В другой раз мы прошли мимо молодых ребят как раз в тот момент, когда один из них, сняв пиджак, говорил другому:
— Жора, подержи макинтош, я должен показать ему мой характер.
Тут же завязалась драка.
Бабель до того приучил меня прислушиваться к одесской речи, что я и сама начала сообщать ему интересные фразы, а он их записывал. Например, идут по двору нашего дома школьники, и один говорит:
— Ох, мать устроит мне той компот!
Бабель каждый раз очень веселился.
Бывали дни, когда мы отправлялись в далекие путешествия и заходили к рыбакам и старожилам, знакомым Бабеля с давних пор. Один старик — виноградарь и философ — развел чуть ли не двести сортов виноградных лоз и был известен далеко за пределами своего города; другой был внучатым племянником самого Дерибаса[5], основателя Одессы, женатым на первой жене Ивана Бунина, красавице Анне Цакни.
Беседы с рыбаками велись самые профессиональные: о ловле бычков, кефали, барабульки, о копчении рыбы, о штормах, о всяких приключениях на море.
В Одессе Бабель вспоминал свое детство.
— Моя бабушка, — рассказывал он, — была абсолютно уверена в том, что я прославлю наш род, и поэтому отличала меня от моей сестры.

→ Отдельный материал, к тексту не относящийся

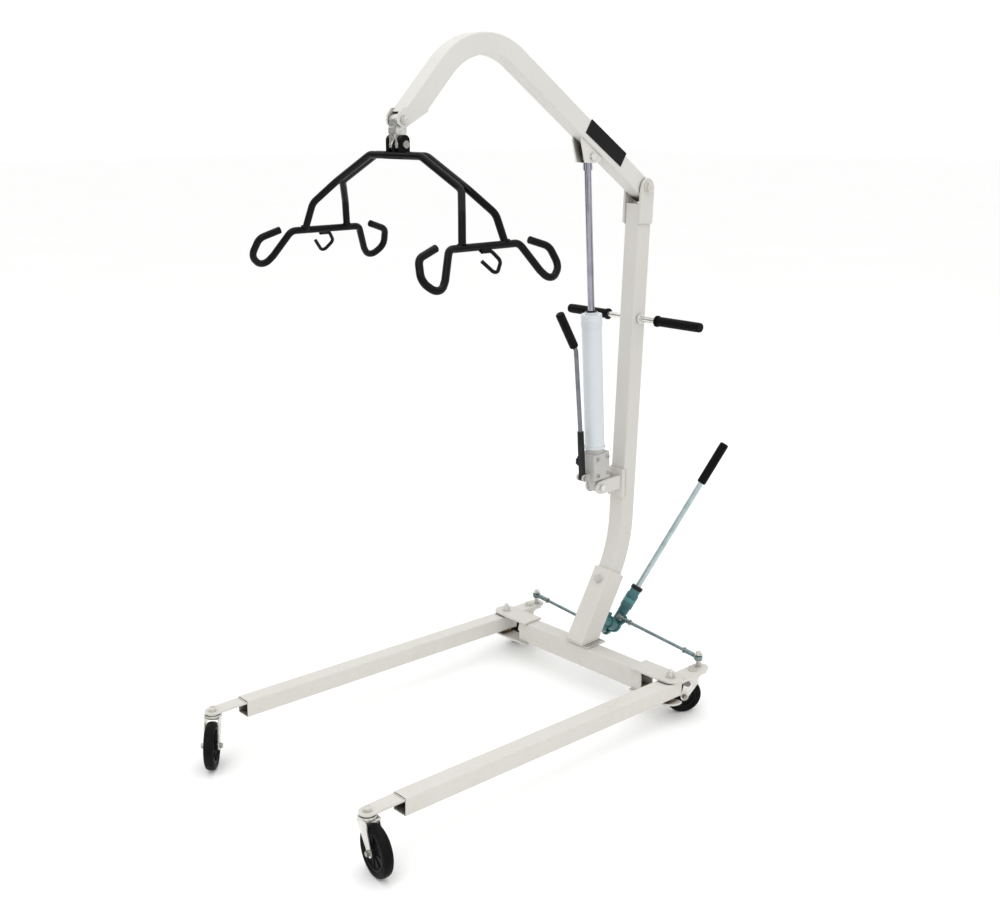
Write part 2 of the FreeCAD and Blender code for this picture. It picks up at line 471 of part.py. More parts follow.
mast_bolts += [fuse(cyl(V(-31.2, PIVOT.y, PIVOT.z), X, 8.0, 74), hexa(V(-41.2, PIVOT.y, PIVOT.z), X, 24, 8.4), cyl(V(-33.2, PIVOT.y, PIVOT.z), X, 15, 2.1)),
    fuse(tube(V(31.1, PIVOT.y, PIVOT.z), V(33.4, PIVOT.y, PIVOT.z), 15, 8.1), hexa(V(33.4, PIVOT.y, PIVOT.z), X, 24, 9, 8.1))]
# blank plate on the +X side of the boom
c1 = V(22.55, -40, 1557); c2 = V(22.55, 94, 1469)
pd_ = (c2 - c1).normalize(); pn = V(0, -pd_.z, pd_.y)
pw = 20.0
plt = Part.Face(Part.makePolygon([c1 + pn * pw, c2 + pn * pw, c2 - pn * pw, c1 - pn * pw, c1 + pn * pw])).extrude(V(1.2, 0, 0))
put("nameplate", plt)
put("pump_upper_bolt_ends", fuse(hexa(V(18.1, PU.y, PU.z), X, 17, 7)), fuse(hexa(V(-25.1, PU.y, PU.z), X, 17, 7)))

# ---- pump ---------------------------------------------------------------------
ad = (PU - PL).normalize()              # pump axis
def along(s, off=0.0):
    return PL + ad * s + V(0, -ad.z, ad.y) * off
body = frame(along(28), along(100), 58, 62)
try:
    body = body.makeFillet(7.0, [e for e in body.Edges if abs((e.Vertexes[0].Point - e.Vertexes[-1].Point).Length - 72) < 0.1])
except Exception:
    pass
foot = fuse(cyl(V(-13, PL.y, PL.z), X, 15, 26), frame(along(0), along(34), 26, 34))
hl = fuse(box(-12.5, 12.5, HP.y, 20, HP.z - 9, HP.z + 9), cyl(V(-12.5, HP.y, HP.z), X, 10, 25))
hl = hl.cut(box(-6.5, 6.5, HP.y - 30, HP.y + 14, HP.z - 20, HP.z + 20))
neck = cyl(along(98), ad, 25.5, 14)
pump_body = fuse(body, foot, neck, hl)
pump_body = pump_body.cut(cyl(V(-30, PL.y, PL.z), X, 5.1, 60)).cut(cyl(V(-30, HP.y, HP.z), X, 4.05, 60))
pump_body = pump_body.cut(cyl(along(112), ad * -1, 16.0, 30))
PG = along(42, 20.0)
pump_body = pump_body.cut(cyl(PG - ad * 0.5, ad, 7.55, 34))
KN = along(62) - X * 29
pump_body = pump_body.cut(cyl(KN - X * 0.5, X, 5.05, 18))
put("pump_body", pump_body)
cyl_t = tube(along(112.1), along(452), CYL_R, CYL_R - 3.5)
put("pump_cylinder", cyl_t)
cap = fuse(tube(along(452.1), along(486), CYL_R + 1.5, ROD_R + 0.08), tube(along(486), along(492), 17.0, ROD_R + 0.08))
cap = cap.fuse(tube(along(440), along(452.1), CYL_R - 3.6, ROD_R + 0.08)).removeSplitter()
put("cylinder_cap", cap)
D0 = (PU - PL).Length
rod = cyl(along(439.5), ad, ROD_R, D0 - 439.5 - 14)
eye = fuse(cyl(V(-9.5, PU.y, PU.z), X, 12.5, 19), cyl(along(D0 - 34), ad, 12.0, 24))
rod = fuse(rod, eye).cut(cyl(V(-30, PU.y, PU.z), X, 5.1, 60))
put("piston_rod", rod)
put("upper_pump_pin", cyl(V(-11.5, PU.y, PU.z), X, 5.05, 23))
put("piston", fuse(cyl(along(419.5), ad, CYL_R - 3.58, 8), cyl(along(427.5), ad, CYL_R - 7.0, 5), cyl(along(432.5), ad, CYL_R - 3.58, 7)))
put("pump_plunger", fuse(cyl(PG + ad * 8, ad, 7.5, 24)))
mast_bolts += [fuse(cyl(V(-22.2, PL.y, PL.z), X, 5.0, 52), hexa(V(-30.2, PL.y, PL.z), X, 16, 8)), fuse(hexa(V(22.1, PL.y, PL.z), X, 16, 7.5, 5.1))]
# socket bolt, boom pivot bolt and lower pump bolt with their nuts
put("mast_bolts", *mast_bolts)
kn = fuse(cyl(KN - X * 16, X, 5.0, 31), cyl(KN - X * 32, X, 15.0, 18))
cuts = [cyl(KN - X * 33 + V(0, 16.5 * cos(radians(k)), 16.5 * sin(radians(k))), X, 3.2, 20) for k in range(0, 360, 45)]
for c_ in cuts:
    kn = kn.cut(c_)
put("release_knob", kn)
# pump handle
lk0 = HP; lk1 = V(0, -25, 724)
hd = (lk1 - lk0).normalize()
lk = frame(lk0 - hd * 0, lk1 + hd * 6, 12, 14)
lk = fuse(lk, cyl(V(-6, HP.y, HP.z), X, 9.5, 12), cyl(lk1 - hd * 6, hd, 9.0, 34))
g0 = V(0, -50, 978); g1 = V(0, -112, 1080)
tip_g = g1 + (g1 - g0).normalize() * -12
hr = sweep_round([lk1 + hd * 0.5, g0, tip_g], 6.0, [24.0])
put("pump_handle_rod", hr)
rdir = (g0 - (lk1 + hd * 0.5)).normalize()
lk = lk.cut(cyl(V(-30, HP.y, HP.z), X, 4.05, 60)).cut(cyl(lk1 + hd * 0.5 - rdir * 0.5, rdir, 6.03, 60))
put("pump_handle_socket", lk)
gd = (g1 - g0).normalize()
gg = cyl(g0 + gd * 12, gd, 12.0, (g1 - g0).Length - 8)
try:
    gg = gg.makeFillet(5.0, [e for e in gg.Edges if len(e.Vertexes) == 1])
except Exception:
    pass
put("pump_handle_grip", gg.cut(hr).cut(cyl(g0 + gd * 10, gd, 6.0, 94)))
put("pump_handle_pin", fuse(cyl(V(-15, HP.y, HP.z), X, 4.0, 30), cyl(V(-16.5, HP.y, HP.z), X, 6.5, 3.8), cyl(V(12.7, HP.y, HP.z), X, 6.5, 3.6)))

# ---- boom tip, swivel and cradle -----------------------------------------------
put("tip_bolt", fuse(cyl(V(-22.6, TIP.y, TIP.z), X, 5.1, 56), hexa(V(-30.6, TIP.y, TIP.z), X, 17, 8)), fuse(hexa(V(22.6, TIP.y, TIP.z), X, 17, 8, 5.15)))
yk = fuse(cyl(V(-14, TIP.y, TIP.z), X, 13, 28), box(-14, 14, TIP.y - 13, TIP.y + 13, TIP.z - 15, TIP.z))
yk = yk.fuse(cyl(V(0, TIP.y, TIP.z - 15), Z * -1, 7.0, 21)).fuse(cyl(V(0, TIP.y, TIP.z - 30.6), Z * -1, 10.5, 5.4)).removeSplitter()
yk = yk.cut(cyl(V(-30, TIP.y, TIP.z), X, 5.2, 60))
put("swivel_yoke", yk)
zt_ = TIP.z - 16.0
fk_ = box(-14.0, 14.0, TIP.y - 15, TIP.y + 15, zt_ - 13.5, zt_)
pr = box(8.0, 14.0, TIP.y - 13, TIP.y + 13, HUBZ - 8, zt_ - 4).fuse(cyl(V(8.0, TIP.y, HUBZ), X, 13, 6)).removeSplitter()
fk_ = fuse(fk_, pr, mirror(pr)).cut(cyl(V(0, TIP.y, zt_ - 30), Z, 7.08, 60))
fk_ = fk_.cut(cyl(V(-40, TIP.y, HUBZ), X, 5.2, 80)).cut(cyl(V(0, TIP.y, 1537.5), Z, 10.9, 7.0))
put("swivel_fork", fk_)
put("hub_pin", fuse(cyl(V(-29, CRY, HUBZ), X, 5.1, 58), cyl(V(-31.5, CRY, HUBZ), X, 8.5, 4.0), cyl(V(27.6, CRY, HUBZ), X, 8.5, 4.0)))
wsh = []
for x0 in (14.15, 5.15):
    for sg in (1, -1):
        a = x0 if sg > 0 else -x0 - 2.6
        wsh.append(tube(V(a, CRY, HUBZ), V(a + 2.6, CRY, HUBZ), 11.5, 5.3))
put("nylon_washers", *wsh)
def P(x, y, z): return V(x, CRY + y, z)
parts = []
ear_o = box(17.0, 27.0, CRY - 13, CRY + 13, 1496, HUBZ + 10).fuse(cyl(V(17.0, CRY, HUBZ + 8), X, 13, 10)).removeSplitter()
ear_c = box(-5.0, 5.0, CRY - 13, CRY + 13, 1496, HUBZ).fuse(cyl(V(-5.0, CRY, HUBZ), X, 11.5, 10)).removeSplitter()
hubpad = box(-34, 34, CRY - 14.5, CRY + 14.5, 1489, 1505)
cr = fuse(hubpad, ear_o, mirror(ear_o), ear_c)
Ya = ROD + 0.1
for sy in (1, -1):
    half = [P(0, sy * Ya, 1497), P(92, sy * Ya, 1497), P(226, sy * Ya, 1432), P(272, sy * 48, 1380), P(288, sy * 62, BAR_Z)]
    for sx in (1, -1):
        pts = [V(p.x * sx, p.y, p.z) for p in half]
        cr = cr.fuse(sweep_round(pts, ROD, [40.0, 40.0, 40.0]))
# welds between the paired rods
for sx in (1, -1):
    cr = cr.fuse(box(min(sx * 10, sx * 88), max(sx * 10, sx * 88), CRY - 3.5, CRY + 3.5, 1493.0, 1501.0))
    cr = cr.fuse(cyl2(V(sx * 90, CRY, 1496.5), V(sx * 222, CRY, 1434.0), 4.0))
tl = radians(26.0)
def bar_pt(sx, y, t):
    return V(sx * (BAR_X + t * sin(tl)), CRY + y, BAR_Z - t * cos(tl))
loop = [(0, 0), (100, 0), (136, 66), (160, 95), (198, 62), (187, 14), (134, -5)]
for sx in (1, -1):
    for sy in (1, -1):
        pts = [bar_pt(sx, sy * a, b) for a, b in loop]
        cr = cr.fuse(sweep_round(pts, ROD, [20.0, 40.0, 24.0, 30.0, 24.0]))
    hk = [bar_pt(sx, -14, 12), bar_pt(sx, 14, 12), bar_pt(sx, 32, 36), bar_pt(sx, 8, 66), bar_pt(sx, -22, 32)]
    cr = cr.fuse(sweep_round(hk, 4.2, [11.0, 11.0, 12.0]))
    pp = cyl2(bar_pt(sx, -16, 7), bar_pt(sx, 6, 7), 5.5)
    cr = cr.fuse(pp)
cr = cr.removeSplitter()
cr = cr.cut(cyl(V(-40, CRY, HUBZ), X, 5.2, 80))
put("cradle", cr)

for sx_, nm, yw in ((1, "rear_right", YAW_RR), (-1, "rear_left", YAW_RL)):
    p = pedal()
    p.Placement = Placement(V(STEM_R.x * sx_, STEM_R.y, 0), Rotation(Z, yw))
    put(nm + "_brake_pedal", p)

# the parts are written about the middle of the hoist's plan, at floor level
PLAN_X, PLAN_Y = 20.3225, -315.015
for n_, s_ in OUT.items():
    s_.translate(V(-PLAN_X, -PLAN_Y, 0))
    s_.exportStep("parts/%s.step" % n_)
bb = FreeCAD.BoundBox()
for n_, s_ in OUT.items():
    bb.add(s_.BoundBox)
    sol = s_.Solids
    print("%-24s solids %2d  valid %s  vol %9.0f" % (n_, len(sol), s_.isValid(), sum(q.Volume for q in sol)))
print(len(OUT), "nodes", bb)
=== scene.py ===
import bpy, json
import random
from math import sin, cos, tan, radians, pi, sqrt, atan2, ceil
from mathutils import Vector, Matrix, Quaternion


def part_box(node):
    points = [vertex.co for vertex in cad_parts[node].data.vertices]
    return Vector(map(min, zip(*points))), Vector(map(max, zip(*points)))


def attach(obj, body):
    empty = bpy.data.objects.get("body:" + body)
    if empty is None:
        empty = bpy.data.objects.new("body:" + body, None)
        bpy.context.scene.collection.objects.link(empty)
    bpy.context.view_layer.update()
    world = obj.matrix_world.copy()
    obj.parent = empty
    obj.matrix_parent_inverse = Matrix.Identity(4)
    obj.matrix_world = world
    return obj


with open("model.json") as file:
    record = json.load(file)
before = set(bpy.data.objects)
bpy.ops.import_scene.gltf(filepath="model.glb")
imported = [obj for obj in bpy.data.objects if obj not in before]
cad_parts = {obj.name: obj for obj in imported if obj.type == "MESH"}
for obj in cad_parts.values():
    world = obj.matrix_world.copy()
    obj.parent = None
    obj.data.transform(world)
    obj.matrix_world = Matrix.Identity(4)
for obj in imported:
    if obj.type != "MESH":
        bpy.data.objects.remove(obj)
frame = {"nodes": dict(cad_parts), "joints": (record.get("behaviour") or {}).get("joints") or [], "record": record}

random.seed(7)
REC, NODES = frame["record"], frame["nodes"]
JN = {j["name"]: j for j in frame["joints"]}
BODY = {n: b for b, ns in REC["behaviour"]["bodies"].items() for n in ns}
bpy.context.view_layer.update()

# the hoist's own dimensions are laid out from the line between its leg pivots
ORG = Vector(JN["leg_spread"]["pos_m"]) - Vector((0.322, 0, 0))


def W(x, y, z):
    return ORG + Vector((x, y, z)) * 0.001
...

Если, бывало, сестра скажет: 'Почему ему можно, а мне нельзя?' — бабушка по-украински ей отвечала: 'Ровня коня да свиня', то есть сравнила коня со свиньей.
Как-то раз Бабель начал неудержимо смеяться, а затем сквозь смех объяснил, что вспомнил, как однажды стащил из дому котлеты и угостил мальчишек во дворе; бабушка, увидев это, выбежала во двор и погналась за мальчишками; ей удалось поймать одного из них, и она начала пальцами выковыривать котлету у него изо рта.
Рассказ этот мог быть и чистейшей выдумкой. К тому времени я уже отлично знала, что ради острой или смешной ситуации, которая придет Бабелю в голову, он не пощадит ни меня, ни родственников, ни друзей.
Очень часто в Одессе он вспоминал свою мать.
— У моей матери, — говорил он, — был дар комической актрисы.
Когда она, бывало, изобразит кого-либо из наших соседей или знакомых, покажет, как они говорят или ходят, — сходство получалось у нее поразительное. Она это делала не только хорошо, но талантливо. Да! В другое время и при других обстоятельствах она могла бы стать актрисой…
К своим двум теткам (сестрам матери), жившим в Одессе, Бабель ходил редко и всегда один; мало общался он и со своей единственной двоюродной сестрой Адой. Более близкие отношения у него были только с московской тетей Катей, тоже родной сестрой матери. Эта тетя Катя, бывало, приходила к людям, которым Бабель имел неосторожность подарить что-нибудь из мебели, и говорила:
— Вы извините, мой племянник — сумасшедший, этот шкаф — наша фамильная вещь, поэтому, пожалуйста, верните ее мне.
Так ей удалось собрать кое-что из раздаренной им семейной обстановки.
Однажды в Одессе Бабеля пригласили выступить где-то с чтением своих рассказов. Пришел он оттуда и высыпал на стол из карманов кучу записок, из которых одна была особенно в одесском стиле и поэтому запомнилась: 'Товарищ Бабель, люди пачками таскают 'Тихий Дон', а у нас один только 'Беня Крик'?!'
Нарушив обычное правило не говорить с Бабелем о его литературных делах, в Одессе я как-то спросила, автобиографичны ли его рассказы?
— Нет, — ответил он.
Оказалось, что даже такие рассказы, как 'Пробуждение' и 'В подвале', которые кажутся отражением детства, на самом деле не являются автобиографическими. Может быть, лишь некоторые детали, но не весь сюжет. На мой вопрос, почему же он пишет рассказы от своего имени, Бабель ответил:
— Так рассказы получаются короче: не надо описывать, кто такой рассказчик, какая у него внешность, какая у него история, как он одет…
О рассказе 'Мой первый гонорар' Бабель сообщил мне, что этот сюжет был ему подсказан еще в Петрограде журналистом П. И. Старицыным. Рассказ Старицына заключался в том, что однажды, раздевшись у проститутки и взглянув на себя в зеркало, он увидел, что похож 'на вздыбленную розовую свинью'; ему стало противно, и он быстро оделся, сказал женщине, что он — мальчик у армян, и ушел. Спустя какое-то время, сидя в вагоне трамвая, он встретился глазами с этой самой проституткой, стоявшей на остановке. Увидев его, она крикнула: 'Привет, сестричка!' Вот и все.